Saturday, July 10, 2010

Celebrate Ohio Wines by Using Fancy Wine Words

Wine and cheese tasting @ Strewn WineryImage by Vincent Ma via Flickr
June was Ohio Wine Month (here at TWAV we've decided to extend it through July, making it the month of "Junuly") and many wine drinkers will be flocking to their local wine shops to peruse the fancy-clad bottles adorning the shelves. Of course, like a book cover, the myriad of wine labels feature fancy artwork and lingo to woo potential buyers. But what do all of those fancy wine words really mean?

Legs: The ribbons of wine that cling to the side of a swirled glass are legs, according to Christy Eckstein, the executive director of the Ohio Grape Industries Committee. The legs you see are related to the alcohol content of wine and sometimes to the sweetness level. In general, the higher alcohol content, the more legs there are. Thick, sweet wines often have more legs. Legs are easy to see and easy to talk about, but they are not necessarily connected to quality, she said.

Vintage: The vintage is the year the grapes were harvested to make the wine. This is important to consider for a number of reasons. “The vast majority of wines being made today are bottled to drink now. Our preservation methods are much better than they used to be. The percentage of wine that can be kept over a three or four year period of time is tiny,” Eckstein said. “Reds can age longer because of the tannins that break down and add new flavor with age. The flavor becomes more concentrated and pronounced. There are a few wines that are ageable, and most of them are reds. Ports, ice wines and sherrys that are very sweet can also be aged a few years.”

Reserve: This fancy sounding term means different things in different places. Spain and Italy, for example, have strict rules and qualifications for use of the term. The U.S. does not. In general though, reserve can mean a late harvest or grapes that are set aside for a specific product. Some Ohio wineries use the term for special wine that has been set aside.

Late harvest and ice wine: Late harvest generally means that the grapes are left on the vine longer than usual. With the ice wine, the grapes are actually frozen while still on the vine. “The solids in the grapes don’t freeze but the water does, and that concentrates the sugars and flavors,” Eckstein said. “It could be Thanksgiving or Christmas before you get that freeze so you’ve got birds and animals going after the grapes, and it is more work to make.” As a result of the extra production challenges and highly concentrated product, ice wines are sold at higher prices and often in smaller bottles.

Appellation: An appellation is a designated wine-growing region governed by specific laws. Ohio has five appellations including an island appellation with North Bass Island in Lake Erie, which is the Isle St. George Appellation.

Estate bottled: There are three main parts to this. The wine must designate an appellation and both the vineyard and the winery must be located in that region. The winery has to have management over the vineyard that produced the grapes. The wine must also be produced from crush to bottle in a continuous process without leaving the winery premises. Those seeking Ohio wines should look for estate bottled wines or Ohio Quality Wines that are made with a 90% minimum of Ohio-grown grapes. 
“If they are looking for truly local Ohio wines, the Ohio Quality Wine program will really help them find wines made with locally grown grapes,” Eckstein said.

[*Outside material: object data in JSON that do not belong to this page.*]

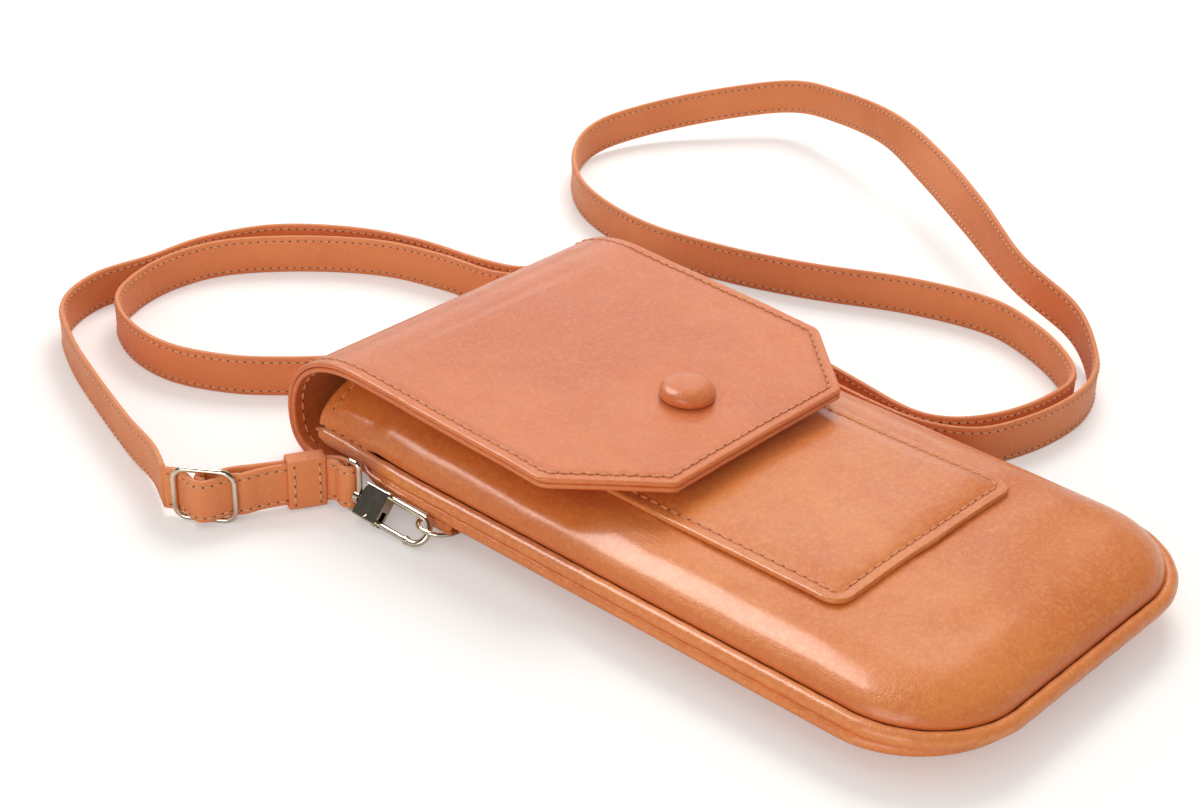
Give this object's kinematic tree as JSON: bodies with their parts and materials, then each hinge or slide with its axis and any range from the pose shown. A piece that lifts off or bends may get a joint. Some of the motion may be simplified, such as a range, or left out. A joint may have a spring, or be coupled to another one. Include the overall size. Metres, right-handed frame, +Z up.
{
  "type": "phone pouch",
  "caption": "Padded leather phone pouch with a rounded bottom, folded-over snap flap, card pocket and a detachable crossbody strap.",
  "frame": {"origin": "centre of the closed pouch's footprint, on the table it lies on", "axes": "+Y from the rounded bottom to the flap's fold, +Z up out of the front, +X to the side away from the slider"},
  "size_m": [0.2595, 0.2632, 0.0297],
  "materials": {
    "leather": "satin",
    "strap_leather": "satin",
    "lining": "matte",
    "metal": "polished",
    "spring_steel": "satin"
  },
  "bodies": {
    "pouch": {"front_panel": "leather", "front_lining": "lining", "back_panel": "leather", "back_lining": "lining", "welt": "leather", "card_pocket": "leather", "fold_outer": "leather", "fold_lining": "lining", "flap_back": "leather", "flap_back_lining": "lining", "snap_stud": "metal", "snap_post": "metal", "tab_left": "leather", "tab_right": "leather", "d_ring_left": "metal", "d_ring_right": "metal", "hook_left": "metal", "hook_right": "metal", "hook_eye_left": "metal", "hook_eye_right": "metal", "gate_pin_left": "metal", "gate_pin_right": "metal", "gate_spring_left": "spring_steel", "gate_spring_right": "spring_steel", "slider": "metal", "strap_adjuster": "strap_leather", "strap_far_end": "strap_leather", "strap": "strap_leather"},
    "flap": {"flap_outer": "leather", "flap_lining": "lining", "button_cover": "leather", "snap_cap": "metal", "snap_socket": "metal"},
    "gate_left": {"gate_left": "metal"},
    "gate_right": {"gate_right": "metal"},
    "keeper": {"keeper": "strap_leather"}
  },
  "joints": [
    {"name": "flap_hinge", "type": "hinge", "parent": "pouch", "child": "flap", "pos_m": [0, 0.0775, 0.0134], "axis": [-1, 0, 0], "range_deg": [0, 112], "deforming": ["fold_outer", "fold_lining"]},
    {"name": "hook_gate_left", "type": "hinge", "parent": "pouch", "child": "gate_left", "pos_m": [-0.0536, 0.05418, 0.00264], "axis": [-0.7626, -0.0849, 0.6412], "range_deg": [0, 15], "stiffness_Nm_per_rad": 0.002, "springref_deg": -11.46},
    {"name": "hook_gate_right", "type": "hinge", "parent": "pouch", "child": "gate_right", "pos_m": [0.0536, 0.05418, 0.00264], "axis": [-0.7626, 0.0849, -0.6412], "range_deg": [0, 15], "stiffness_Nm_per_rad": 0.002, "springref_deg": -11.46},
    {"name": "keeper_slide", "type": "slide", "parent": "pouch", "child": "keeper", "axis": [-0.8704, 0.4924, 0], "range_m": [0, 0.0026]}
  ]
}
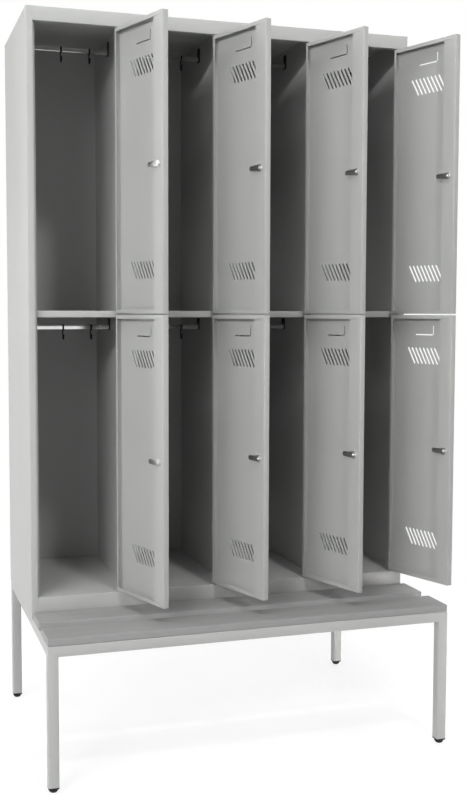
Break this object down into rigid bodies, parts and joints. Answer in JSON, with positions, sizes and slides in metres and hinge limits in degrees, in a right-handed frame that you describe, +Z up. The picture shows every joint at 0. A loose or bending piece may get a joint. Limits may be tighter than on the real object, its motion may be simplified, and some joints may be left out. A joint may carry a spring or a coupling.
{
  "type": "locker with bench",
  "caption": "Steel cloakroom locker with vented double-tier doors on cam locks, coat rails with hooks inside, standing on a tube-frame bench with a slatted seat.",
  "frame": {"origin": "centre of the floor outline with the doors open, at floor level", "axes": "+Z up, -Y toward a person who stands before the doors, +X to that person's right"},
  "size_m": [1.2778, 0.82, 2.2153],
  "materials": {
    "body_paint": "light grey powder coat",
    "seat_paint": "grey lacquer, satin",
    "rail_steel": "bright zinc, with black hooks",
    "lock_zinc": "satin chrome",
    "foot_plastic": "black moulded plastic"
  },
  "bodies": {
    "frame": {"back_panel": "body_paint", "bench_foot_front_left": "foot_plastic", "bench_foot_front_right": "foot_plastic", "bench_foot_rear_left": "foot_plastic", "bench_foot_rear_right": "foot_plastic", "bench_leg_front_left": "body_paint", "bench_leg_front_right": "body_paint", "bench_leg_rear_left": "body_paint", "bench_leg_rear_right": "body_paint", "bench_rail_front": "body_paint", "bench_rail_left": "body_paint", "bench_rail_rear": "body_paint", "bench_rail_right": "body_paint", "bottom_panel": "body_paint", "coat_rail_1_lower": "rail_steel", "coat_rail_1_upper": "rail_steel", "coat_rail_2_lower": "rail_steel", "coat_rail_2_upper": "rail_steel", "coat_rail_3_lower": "rail_steel", "coat_rail_3_upper": "rail_steel", "coat_rail_4_lower": "rail_steel", "coat_rail_4_upper": "rail_steel", "partition_1": "body_paint", "partition_2": "body_paint", "partition_3": "body_paint", "seat_slat_front": "seat_paint", "seat_slat_rear": "seat_paint", "shelf_1": "body_paint", "shelf_2": "body_paint", "shelf_3": "body_paint", "shelf_4": "body_paint", "side_left": "body_paint", "side_right": "body_paint", "top_panel": "body_paint"},
    "leaf_1_lower": {"door_1_lower": "body_paint", "lock_barrel_1_lower": "lock_zinc"},
    "cam_1_lower": {"lock_cam_1_lower": "lock_zinc"},
    "leaf_1_upper": {"door_1_upper": "body_paint", "lock_barrel_1_upper": "lock_zinc"},
    "cam_1_upper": {"lock_cam_1_upper": "lock_zinc"},
    "leaf_2_lower": {"door_2_lower": "body_paint", "lock_barrel_2_lower": "lock_zinc"},
    "cam_2_lower": {"lock_cam_2_lower": "lock_zinc"},
    "leaf_2_upper": {"door_2_upper": "body_paint", "lock_barrel_2_upper": "lock_zinc"},
    "cam_2_upper": {"lock_cam_2_upper": "lock_zinc"},
    "leaf_3_lower": {"door_3_lower": "body_paint", "lock_barrel_3_lower": "lock_zinc"},
    "cam_3_lower": {"lock_cam_3_lower": "lock_zinc"},
    "leaf_3_upper": {"door_3_upper": "body_paint", "lock_barrel_3_upper": "lock_zinc"},
    "cam_3_upper": {"lock_cam_3_upper": "lock_zinc"},
    "leaf_4_lower": {"door_4_lower": "body_paint", "lock_barrel_4_lower": "lock_zinc"},
    "cam_4_lower": {"lock_cam_4_lower": "lock_zinc"},
    "leaf_4_upper": {"door_4_upper": "body_paint", "lock_barrel_4_upper": "lock_zinc"},
    "cam_4_upper": {"lock_cam_4_upper": "lock_zinc"}
  },
  "joints": [
    {"name": "door_swing_1_lower", "type": "hinge", "parent": "frame", "child": "leaf_1_lower", "pos_m": [-0.36236, -0.1145, 0.4813], "axis": [0, 0, 1], "range_deg": [-108.6, 3.5]},
    {"name": "cam_turn_1_lower", "type": "hinge", "parent": "leaf_1_lower", "child": "cam_1_lower", "pos_m": [-0.28363, -0.33121, 0.9028], "axis": [-0.9478, -0.319, 0], "range_deg": [0, 180]},
    {"name": "door_swing_1_upper", "type": "hinge", "parent": "frame", "child": "leaf_1_upper", "pos_m": [-0.36236, -0.1145, 1.3283], "axis": [0, 0, 1], "range_deg": [-108.6, 3.5]},
    {"name": "cam_turn_1_upper", "type": "hinge", "parent": "leaf_1_upper", "child": "cam_1_upper", "pos_m": [-0.28363, -0.33121, 1.7498], "axis": [-0.9478, -0.319, 0], "range_deg": [0, 180]},
    {"name": "door_swing_2_lower", "type": "hinge", "parent": "frame", "child": "leaf_2_lower", "pos_m": [-0.05736, -0.1145, 0.4813], "axis": [0, 0, 1], "range_deg": [-108.6, 3.5]},
    {"name": "cam_turn_2_lower", "type": "hinge", "parent": "leaf_2_lower", "child": "cam_2_lower", "pos_m": [0.02137, -0.33121, 0.9028], "axis": [-0.9478, -0.319, 0], "range_deg": [0, 180]},
    {"name": "door_swing_2_upper", "type": "hinge", "parent": "frame", "child": "leaf_2_upper", "pos_m": [-0.05736, -0.1145, 1.3283], "axis": [0, 0, 1], "range_deg": [-108.6, 3.5]},
    {"name": "cam_turn_2_upper", "type": "hinge", "parent": "leaf_2_upper", "child": "cam_2_upper", "pos_m": [0.02137, -0.33121, 1.7498], "axis": [-0.9478, -0.319, 0], "range_deg": [0, 180]},
    {"name": "door_swing_3_lower", "type": "hinge", "parent": "frame", "child": "leaf_3_lower", "pos_m": [0.24764, -0.1145, 0.4813], "axis": [0, 0, 1], "range_deg": [-108.6, 3.5]},
    {"name": "cam_turn_3_lower", "type": "hinge", "parent": "leaf_3_lower", "child": "cam_3_lower", "pos_m": [0.32637, -0.33121, 0.9028], "axis": [-0.9478, -0.319, 0], "range_deg": [0, 180]},
    {"name": "door_swing_3_upper", "type": "hinge", "parent": "frame", "child": "leaf_3_upper", "pos_m": [0.24764, -0.1145, 1.3283], "axis": [0, 0, 1], "range_deg": [-108.6, 3.5]},
    {"name": "cam_turn_3_upper", "type": "hinge", "parent": "leaf_3_upper", "child": "cam_3_upper", "pos_m": [0.32637, -0.33121, 1.7498], "axis": [-0.9478, -0.319, 0], "range_deg": [0, 180]},
    {"name": "door_swing_4_lower", "type": "hinge", "parent": "frame", "child": "leaf_4_lower", "pos_m": [0.55264, -0.1145, 0.4813], "axis": [0, 0, 1], "range_deg": [-108.6, 3.5]},
    {"name": "cam_turn_4_lower", "type": "hinge", "parent": "leaf_4_lower", "child": "cam_4_lower", "pos_m": [0.63137, -0.33121, 0.9028], "axis": [-0.9478, -0.319, 0], "range_deg": [0, 180]},
    {"name": "door_swing_4_upper", "type": "hinge", "parent": "frame", "child": "leaf_4_upper", "pos_m": [0.55264, -0.1145, 1.3283], "axis": [0, 0, 1], "range_deg": [-108.6, 3.5]},
    {"name": "cam_turn_4_upper", "type": "hinge", "parent": "leaf_4_upper", "child": "cam_4_upper", "pos_m": [0.63137, -0.33121, 1.7498], "axis": [-0.9478, -0.319, 0], "range_deg": [0, 180]}
  ]
}
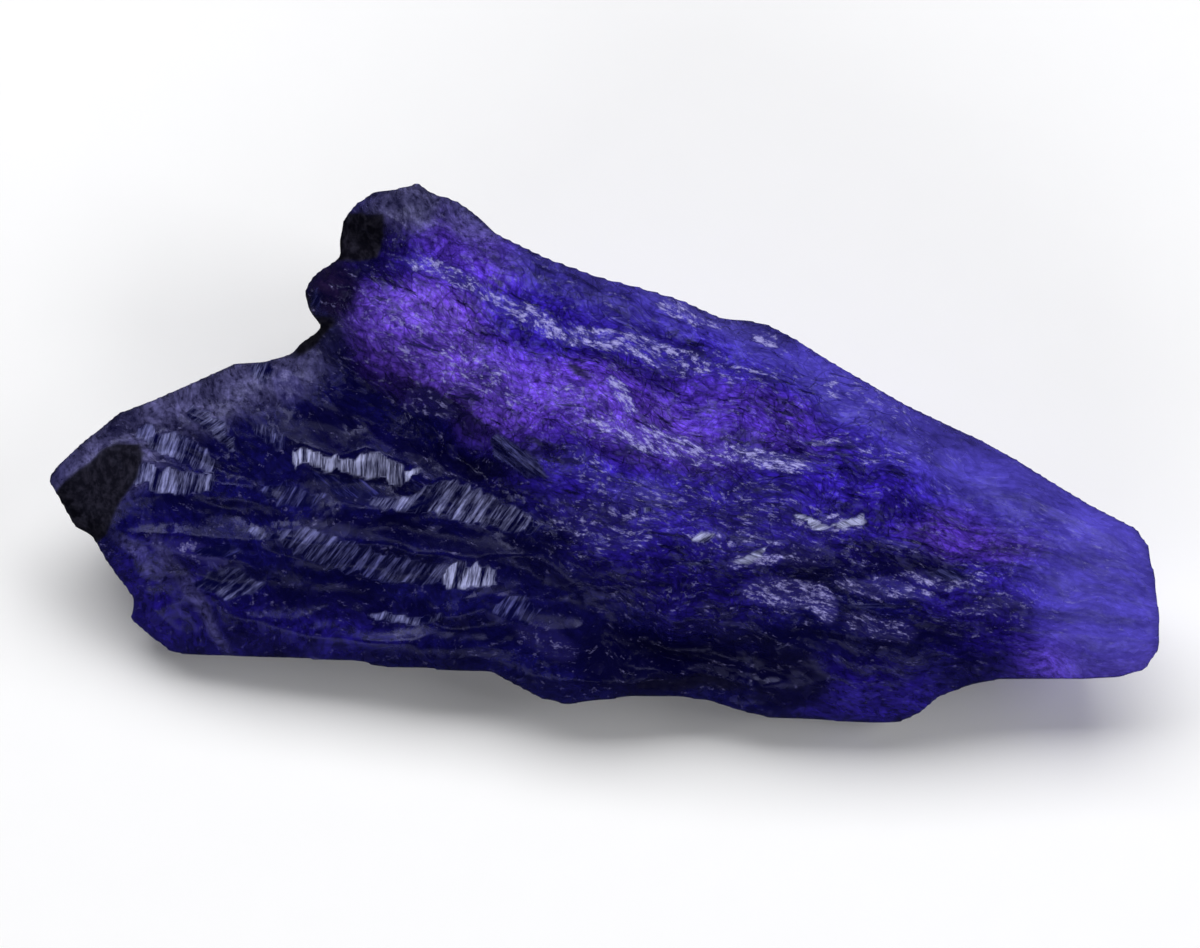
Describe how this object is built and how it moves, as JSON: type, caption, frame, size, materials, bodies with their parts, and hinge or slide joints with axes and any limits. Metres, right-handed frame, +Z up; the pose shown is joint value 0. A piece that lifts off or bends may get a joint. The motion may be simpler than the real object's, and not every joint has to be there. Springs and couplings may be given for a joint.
{
  "type": "rough tanzanite crystal",
  "caption": "Rough blue-violet tanzanite crystal: a broken, tapering, step-cleaved piece with a flat back that it rests on.",
  "frame": {"origin": "middle of the plan's bounding box, on the flat cleaved back that rests on the table", "axes": "+X along the stone to its tapered pale end, +Y away from the viewer towards the two column ends' side, +Z up through its thickness"},
  "size_m": [0.0556, 0.0268, 0.014],
  "materials": {
    "tanzanite": "broken crystal, satin to glassy, partly see-through"
  },
  "bodies": {
    "root": {"tanzanite_crystal": "tanzanite"}
  },
  "joints": []
}
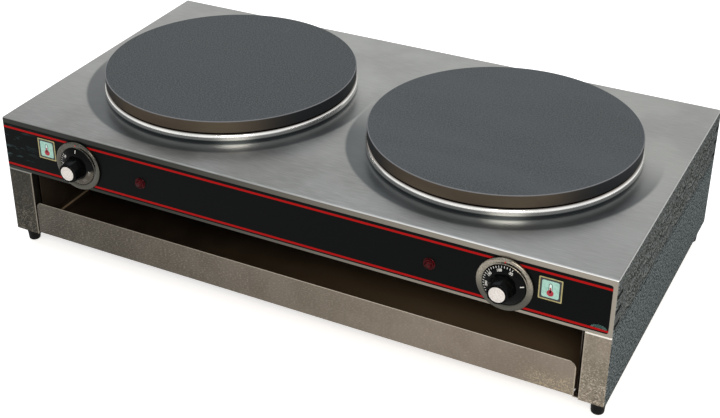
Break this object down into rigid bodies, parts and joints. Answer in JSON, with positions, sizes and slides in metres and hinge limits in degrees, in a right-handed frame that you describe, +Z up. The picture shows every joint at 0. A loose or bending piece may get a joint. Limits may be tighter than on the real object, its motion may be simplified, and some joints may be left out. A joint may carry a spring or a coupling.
{
  "type": "crepe maker",
  "caption": "Electric crepe maker with round cast-iron griddle plates on a louvred stainless box, turning temperature knobs and a slide-out tray below.",
  "frame": {"origin": "centre of the floor rectangle under the machine, on the surface that the feet stand on", "axes": "+X to the right as seen from the knobs, +Y to the back, +Z up"},
  "size_m": [0.861, 0.512, 0.23],
  "materials": {
    "stainless_sheet": "brushed stainless sheet, satin",
    "frame_sheet": "stainless sheet, lightly mottled, satin",
    "tray_sheet": "stainless sheet, satin",
    "galvanised_sheet": "hot-dip galvanised sheet, spangled",
    "cast_iron_plate": "machined and seasoned cast iron, satin",
    "polished_ring": "rolled and polished stainless",
    "printed_film": "back-printed polycarbonate film, semi-gloss",
    "bezel_metal": "turned and satin anodised aluminium",
    "phenolic_black": "black phenolic moulding, gloss",
    "cap_white": "white moulded disc, semi-gloss",
    "lens_red": "transparent red polycarbonate",
    "lamp_plastic": "white polyamide",
    "spindle_steel": "drawn and plated steel",
    "thermostat_case": "pressed and plated steel with a moulded base",
    "capillary_copper": "drawn copper, dull",
    "element_sheath": "heat-oxidised alloy sheath",
    "steel_plate": "cold-rolled steel plate, dull",
    "mineral_wool": "pressed mineral wool",
    "ceramic": "steatite ceramic, unglazed",
    "zinc_hardware": "zinc-plated steel",
    "sleeving": "woven glass-fibre sleeving",
    "gland_plastic": "black polyamide",
    "earth_brass": "turned brass",
    "foot_rubber": "moulded black rubber"
  },
  "bodies": {
    "casing": {"base_plate": "stainless_sheet", "cable_gland": "gland_plastic", "control_overlay": "printed_film", "earth_terminal": "earth_brass", "foot_nuts": "zinc_hardware", "foot_studs": "zinc_hardware", "frame_screws": "zinc_hardware", "front_left_foot": "foot_rubber", "front_right_foot": "foot_rubber", "front_support_rail": "galvanised_sheet", "gland_locknut": "gland_plastic", "griddle_nuts": "zinc_hardware", "griddle_studs": "zinc_hardware", "left_bezel": "bezel_metal", "left_clamp_plate": "steel_plate", "left_collar_ring": "polished_ring", "left_griddle_plate": "cast_iron_plate", "left_heat_shield": "galvanised_sheet", "left_heating_element": "element_sheath", "left_insulation": "mineral_wool", "left_lamp_body": "lamp_plastic", "left_lamp_lens": "lens_red", "left_sensor": "capillary_copper", "left_side_frame": "frame_sheet", "left_thermostat": "thermostat_case", "left_tray_runner": "galvanised_sheet", "left_wiring": "sleeving", "lower_rear_panel": "stainless_sheet", "rear_left_foot": "foot_rubber", "rear_panel": "stainless_sheet", "rear_right_foot": "foot_rubber", "rear_screws": "zinc_hardware", "rear_support_rail": "galvanised_sheet", "right_bezel": "bezel_metal", "right_clamp_plate": "steel_plate", "right_collar_ring": "polished_ring", "right_griddle_plate": "cast_iron_plate", "right_heat_shield": "galvanised_sheet", "right_heating_element": "element_sheath", "right_insulation": "mineral_wool", "right_lamp_body": "lamp_plastic", "right_lamp_lens": "lens_red", "right_sensor": "capillary_copper", "right_side_frame": "frame_sheet", "right_thermostat": "thermostat_case", "right_tray_runner": "galvanised_sheet", "right_wiring": "sleeving", "runner_screws": "zinc_hardware", "stud_sleeves": "zinc_hardware", "terminal_block": "ceramic", "terminal_insulators": "ceramic", "thermostat_screws": "zinc_hardware", "upper_housing": "stainless_sheet"},
    "left_knob_body": {"left_knob": "phenolic_black", "left_knob_cap": "cap_white", "left_spindle": "spindle_steel"},
    "right_knob_body": {"right_knob": "phenolic_black", "right_knob_cap": "cap_white", "right_spindle": "spindle_steel"},
    "tray_body": {"pull_out_tray": "tray_sheet"}
  },
  "joints": [
    {"name": "left_knob_turn", "type": "hinge", "parent": "casing", "child": "left_knob_body", "pos_m": [-0.3024, -0.24, 0.157], "axis": [0, 1, 0], "range_deg": [0, 255]},
    {"name": "right_knob_turn", "type": "hinge", "parent": "casing", "child": "right_knob_body", "pos_m": [0.2976, -0.24, 0.157], "axis": [0, 1, 0], "range_deg": [-78, 177]},
    {"name": "tray_slide", "type": "slide", "parent": "casing", "child": "tray_body", "axis": [0, -1, 0], "range_m": [0, 0.38]}
  ]
}
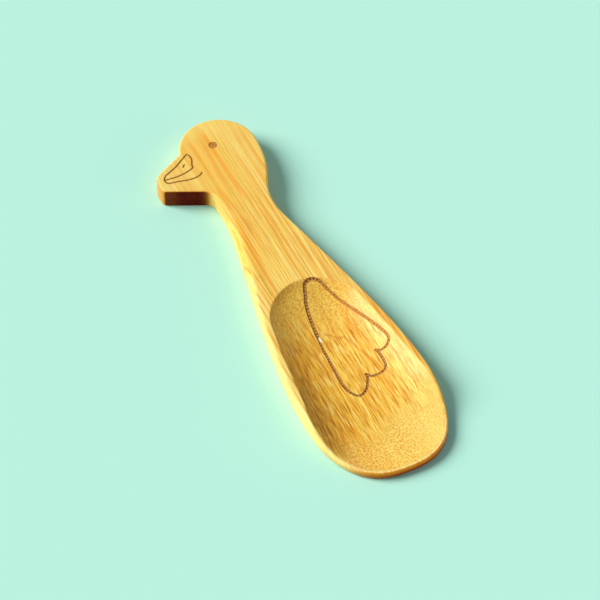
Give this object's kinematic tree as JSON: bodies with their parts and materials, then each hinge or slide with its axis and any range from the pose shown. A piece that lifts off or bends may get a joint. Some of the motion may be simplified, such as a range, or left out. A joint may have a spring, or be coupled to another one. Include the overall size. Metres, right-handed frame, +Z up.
{
  "type": "bamboo spoon",
  "caption": "Flat scoop spoon of laminated bamboo. Its handle ends in a duck's head in profile, and its shallow bowl, thin at the tip, scoops dry food.",
  "frame": {"origin": "middle of the spoon's box, on its flat underside", "axes": "+Y along the spoon from the bowl's tip to the duck's head, +Z up out of the bowl, and the beak points to -X"},
  "size_m": [0.0338, 0.119, 0.0054],
  "materials": {
    "strip_1": "straight-grained bamboo under satin clear lacquer",
    "strip_2": "straight-grained bamboo under satin clear lacquer",
    "strip_3": "straight-grained bamboo under satin clear lacquer",
    "strip_4": "straight-grained bamboo under satin clear lacquer",
    "strip_5": "straight-grained bamboo under satin clear lacquer",
    "strip_6": "straight-grained bamboo under satin clear lacquer",
    "strip_7": "straight-grained bamboo under satin clear lacquer",
    "strip_8": "straight-grained bamboo under satin clear lacquer"
  },
  "bodies": {
    "root": {"strip_1_beak_tip": "strip_1", "strip_1_left_rim": "strip_1", "strip_2_beak_root": "strip_2", "strip_2_left_wall": "strip_2", "strip_3_chin": "strip_3", "strip_4_brow": "strip_4", "strip_5_eye": "strip_5", "strip_6_nape": "strip_6", "strip_7_back_of_head": "strip_7", "strip_7_right_wall": "strip_7", "strip_8_right_rim": "strip_8"}
  },
  "joints": []
}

As the international awards pile up and the standing of Ohio wines grows in world stature, more people are seeking out wines with Ohio appellations. The wine industry has been making dramatic strides in quality and quantity in recent years. The number of Ohio wineries has grown from 124 in 2008 to 143 in 2010, and wine production increased nearly 500,000 gallons from 2006 to 2008.

Ohio wine production now contributes more than $580 million to the state economy and creates 4,000 jobs with a payroll of $124 million.